Chris Andersen #12 | Casey Jacobson #?? | Bostjan Nachbar #10



*Miami Heat Starting LineUp:*







































*Backcourt:*
Dwyane Wade #3 
Damon Jones #19 
*Frontcourt:*
Eddie Jones #6 
Udonis Haslem #40 
Shaquille O'Neal #32
*Key Subs:*






















Rasual Butler #45 | Keyon Dooling #5 | Christian Laettner #44 



*Key MatchUp:*









*<->*








*Dan Dickau #2<------->Dwyane Wade #3*


----------



## DwyaneWade4MVP (Apr 1, 2004)

As I am a Heat fan for life I have to predict for the Heat, but it's realistic:

*MiamiHeat** 110
-
New OrleansHornets 98*


It was pretty dificult for me to find a KeyMatchUp because the Hornets have Missmatches everywhere! 

Dwyane Wade > Dan Dickau
Damon Jones > J.R. Smith (wait one year and it will change)
Eddie Jones > Lee Nailon
Udonis Haslem > Rodney Rogers
Shaquille O'Neal > PJ Brown
:whoknows:


----------



## DanDickau (Jan 9, 2005)

It's going to be a very tough game for the Hornets! But if they can pull this win off it would be great!


----------



## B Dizzle (Apr 3, 2004)

I predicted a loss against the Pacers and I was wrong. I'll predict another loss against the heat tonight, hopefully I'm wrong again

HORNETS 94
HEAT 101


----------



## -33- (Aug 6, 2002)

Heat 118
Hornets 83


----------



## Weasel (Oct 18, 2003)

Baron Davis is expected to miss this game.
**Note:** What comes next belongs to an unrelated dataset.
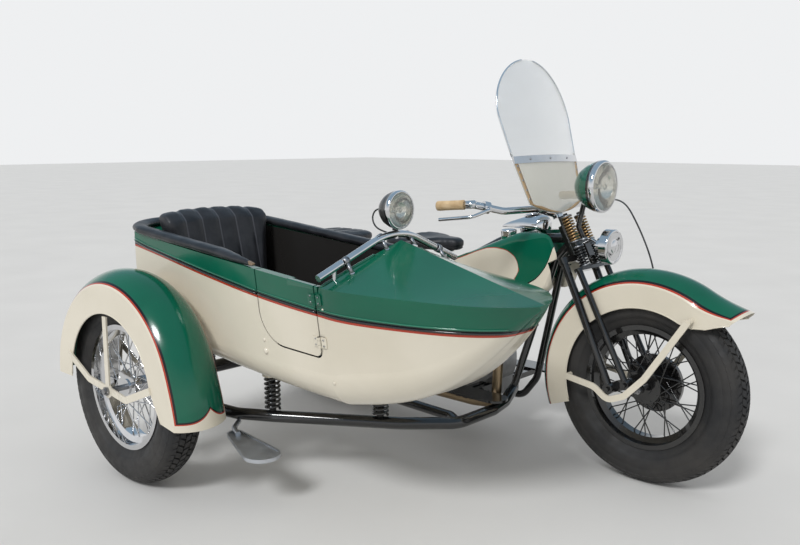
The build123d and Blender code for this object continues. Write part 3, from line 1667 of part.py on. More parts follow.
side_brace_sheet = 6
side_brace_width = 24
outer_brace_y = -track - side_fender_half_width - seat_gap
inner_brace_y = -track + side_fender_half_width + seat_gap
side_brace_points = [(-64, 425), (74, 358), (205, 344), (318, 330), (470, 392)]
brace_parts = []
for brace_face, way in ((outer_brace_y, -1), (inner_brace_y, 1)):
    with BuildPart() as bar:
        with BuildLine(Plane(origin=(0, brace_face, 0), x_dir=(1, 0, 0), z_dir=(0, -1, 0))) as bar_line:
            FilletPolyline(*side_brace_points, radius=40)
        with BuildSketch(Plane(origin=bar_line.line @ 0, x_dir=(0, way, 0), z_dir=bar_line.line % 0)):
            with Locations((side_brace_sheet / 2, 0)):
                Rectangle(side_brace_sheet, side_brace_width)
        sweep(path=bar_line.line)
        with BuildSketch(Plane(origin=(0, brace_face, 0), x_dir=(1, 0, 0), z_dir=(0, way, 0))):
            with Locations((sidecar_wheel_lead, way * -470)):
                Rectangle(side_brace_width, 250)
            with Locations((sidecar_wheel_lead, way * -tyre_radius)):
                Circle(24)
        extrude(amount=side_brace_sheet)
        with BuildSketch(Plane(origin=(0, brace_face, 0), x_dir=(1, 0, 0), z_dir=(0, way, 0))):
            with Locations((sidecar_wheel_lead, way * -tyre_radius)):
                Circle(axle_radius + pin_clearance)
        extrude(amount=2 * side_brace_sheet, both=True, mode=Mode.SUBTRACT)
    brace_parts.append(bar.part)
with BuildPart() as side_brace:
    add(brace_parts)
hand_over(side_brace, "sidecar_fender_brace")

side_axle = axle(
    sidecar_axle_point,
    outer_brace_y - side_brace_sheet - axle_nut_thickness - 6,
    inner_brace_y + side_brace_sheet + 90,
    outer_brace_y - side_brace_sheet - axle_nut_thickness,
    outer_brace_y - side_brace_sheet - axle_nut_thickness,
)
hand_over(side_axle, "sidecar_axle")

# Chassis: an axle tube across, a main tube swept diagonally to the front lug, an inner rail and an
# upper strut, all lying against the frame's lugs
axle_tube_radius = 24
main_tube_radius = 21
inner_rail_radius = 17
strut_radius = 15
boss_y = inner_brace_y + side_brace_sheet + seat_gap


def lug_points(name, *steps):
    face = lug_faces[name]
    return [face.origin + face.z_dir * step for step in steps]


front_face, front_knee = lug_points("front", 0, 60)
rear_face, rear_knee = lug_points("rear", 0, 70)
upper_face, upper_knee = lug_points("upper", 0, 80)
chassis_runs = [
    tube(
        [
            (sidecar_wheel_lead, boss_y, tyre_radius),
            (sidecar_wheel_lead, rear_knee.Y - 60, tyre_radius),
            rear_knee,
            rear_face,
        ],
        [80, 40],
        axle_tube_radius,
    ),
    tube(
        [
            (sidecar_wheel_lead, -1010, tyre_radius),
            (300, -1000, 245),
            (443, -951, 230),
            (560, -885, 230),
            (770, -750, 230),
            (940, -640, 230),
            (1050, -470, 214),
            (front_knee.X + 14, front_knee.Y - 90, 206),
            front_knee,
            front_face,
        ],
        [50, 100, 200, 400, 200, 120, 100, 40],
        main_tube_radius,
    ),
    tube(
        [
            (sidecar_wheel_lead, -455, tyre_radius),
            (310, -452, 240),
            (1000, -452, 224),
            (1046, -470, 215),
        ],
        [60, 30],
        inner_rail_radius,
    ),
    tube(
        [upper_face, upper_knee, (450, -452, 238)],
        60,
        strut_radius,
    ),
]
with BuildPart() as chassis:
    add(chassis_runs)
    with BuildSketch(Plane(origin=(0, boss_y, 0), x_dir=(1, 0, 0), z_dir=(0, 1, 0))):
        with Locations((sidecar_wheel_lead, -tyre_radius)):
            Circle(axle_radius + pin_clearance)
    extrude(amount=100, mode=Mode.SUBTRACT)
hand_over(chassis, "sidecar_chassis")

# Body springs stand between the chassis and the pads under the floor
body_spring_radius = 30
body_spring_wire = 5
spring_stands = [tyre_radius + axle_tube_radius, tyre_radius + axle_tube_radius, 251, 251]
with BuildPart() as body_springs:
    for (x, across, pad_low, pad_high), stand_z in zip(spring_pads, spring_stands):
        low = stand_z + seat_gap
        high = pad_low - seat_gap
        turns = round((high - low) / 14)
        pitch = (high - low) / turns
        place = Vector(x, sidecar_y + across, low)
        with BuildSketch(Plane(origin=place, x_dir=(1, 0, 0), z_dir=(0, -1, 0))):
            with Locations((8, (high - low) / 2)):
                Rectangle(16, high - low)
            with Locations(*[(body_spring_radius / 2 - 2, (k + 0.5) * pitch) for k in range(turns)]):
                Rectangle(body_spring_radius - 4, 2)
            coil_middle = body_spring_radius - body_spring_wire
            with Locations(*[(coil_middle, (k + 0.5) * pitch) for k in range(turns)]):
                Circle(body_spring_wire)
        revolve(axis=Axis(place, (0, 0, 1)))
hand_over(body_springs, "sidecar_springs")

# Step plate: a teardrop casting with a raised rim, on an arm under the main tube
step_z = 176
step_floor = 8
step_rim_height = 4
step_rim_width = 7
step_arm_radius = 9
# columns: x, y, radius of the teardrop's narrow and wide end
step_ends = [(505, -1005, 28), (722, -1062, 60)]
step_arm = tube(
    [
        (530, -1012, step_z + 14),
        (470, -985, step_z + 16),
        (443, -944, 230.5 - main_tube_radius - step_arm_radius - seat_gap),
    ],
    24,
    step_arm_radius,
)
with BuildPart() as step_plate:
    with BuildSketch(Plane.XY.offset(step_z)):
        for x, y, radius in step_ends:
            with Locations((x, y)):
                Circle(radius)
        make_hull()
    extrude(amount=step_floor + step_rim_height)
    with BuildSketch(Plane.XY.offset(step_z + step_floor)):
        for x, y, radius in step_ends:
            with Locations((x, y)):
                Circle(radius - step_rim_width)
        make_hull()
    extrude(amount=step_rim_height, mode=Mode.SUBTRACT)
    add(step_arm)
hand_over(step_plate, "sidecar_step")
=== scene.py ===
import math

import bmesh
import bpy
from mathutils import Matrix, Vector
from mathutils.bvhtree import BVHTree


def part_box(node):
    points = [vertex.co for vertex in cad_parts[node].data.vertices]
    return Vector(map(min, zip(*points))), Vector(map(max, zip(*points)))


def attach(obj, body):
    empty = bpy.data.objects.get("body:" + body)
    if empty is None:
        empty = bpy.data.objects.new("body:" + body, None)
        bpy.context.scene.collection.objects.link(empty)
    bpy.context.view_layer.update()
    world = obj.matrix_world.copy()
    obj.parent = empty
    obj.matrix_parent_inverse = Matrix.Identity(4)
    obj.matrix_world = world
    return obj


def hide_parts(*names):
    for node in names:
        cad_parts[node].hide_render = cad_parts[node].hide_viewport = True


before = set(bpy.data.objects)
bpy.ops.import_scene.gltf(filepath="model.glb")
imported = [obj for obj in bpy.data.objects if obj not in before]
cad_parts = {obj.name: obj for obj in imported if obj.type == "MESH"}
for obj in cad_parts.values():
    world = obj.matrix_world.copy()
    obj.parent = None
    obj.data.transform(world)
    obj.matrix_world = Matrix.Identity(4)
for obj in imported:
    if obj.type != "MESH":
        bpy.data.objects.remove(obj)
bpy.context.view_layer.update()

# Everything below is measured from the rear wheel's ground point, as the CAD is drawn, in millimetres
origin = {"x": 725.2, "y": -436.6}


def at(x, y, z):
    return Vector(((x - origin["x"]) / 1000, (y - origin["y"]) / 1000, z / 1000))


hubs = {"front": (1511, 0, 340), "rear": (0, 0, 340), "sidecar": (205, -1200, 340)}
hullMiddle = -797  # the sidecar body's middle line
besideHull = -1250  # rays at its right side start here
rake = math.radians(27)
steerForward = Vector((math.cos(rake), 0, math.sin(rake)))
steerUp = Vector((-math.sin(rake), 0, math.cos(rake)))


def onFork(forward, left, up):  # a place in the steering frame
    p = Vector((1600, 0, 0)) + steerForward * forward + steerUp * up
    return at(p.x, left, p.z)


def addObject(name, data):
    obj = bpy.data.objects.new(name, data)
    bpy.context.scene.collection.objects.link(obj)
    return obj


cameraSet = {"x": 2777.28, "y": -2636.33, "z": 1173.55, "azimuth": 42.73, "down": 8.96, "lens": 37.69}
camData = bpy.data.cameras.new("camera")
camera = addObject("camera", camData)
camData.sensor_width = 36
camData.lens = cameraSet["lens"]
camData.clip_end = 60
camera.location = at(cameraSet["x"], cameraSet["y"], cameraSet["z"])
camera.rotation_euler = (math.radians(90 - cameraSet["down"]), 0, math.radians(cameraSet["azimuth"]))
bpy.context.scene.camera = camera
bpy.context.scene.view_settings.view_transform = "Standard"
print("camera is set")


# Materials are small node trees, written with these helpers
def newMaterial(name):
    material = bpy.data.materials.new(name)
    material.use_nodes = True
    tree = material.node_tree
    shader = next(n for n in tree.nodes if n.type == "BSDF_PRINCIPLED")
    return material, tree, shader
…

http://sports.yahoo.com/nba/news?slug=rotowire-aronavisxpectedtoiss&prov=rotowire&type=lgns


----------



## B Dizzle (Apr 3, 2004)

jesus, this loss hurts!


----------



## Yao Mania (Aug 4, 2003)

Well it's the first game for Lampe and Vroman, so that must've hurt team chemistry a lil' bit.... (I'm very good at making excuses for losing  )


----------



## DanDickau (Jan 9, 2005)

That was a very hard lose for New Orleans! Hopefully they can recover quickly!!


----------



## DwyaneWade4MVP (Apr 1, 2004)

OMG!!! What the hell was going on on the hardwood`????


Just forget about this loss and look forward to the next games!


----------



## B Dizzle (Apr 3, 2004)

what do you think about Jacobsen? He had 9 pts 7 assists and 7 rebounds, but shot 2-9. I think once he learns all the systems he'll be one of our key contributors! It's gonna be a hard fight for the starting SG spot with JR, Casey and even Bostjan is in the race.


----------



## DwyaneWade4MVP (Apr 1, 2004)

He is an allrounder, I didn't expect that... And he seems to be very good at the ft-line...

Gonna be one of our top players from the bench, I hope J.R. keeps the starting spot!


----------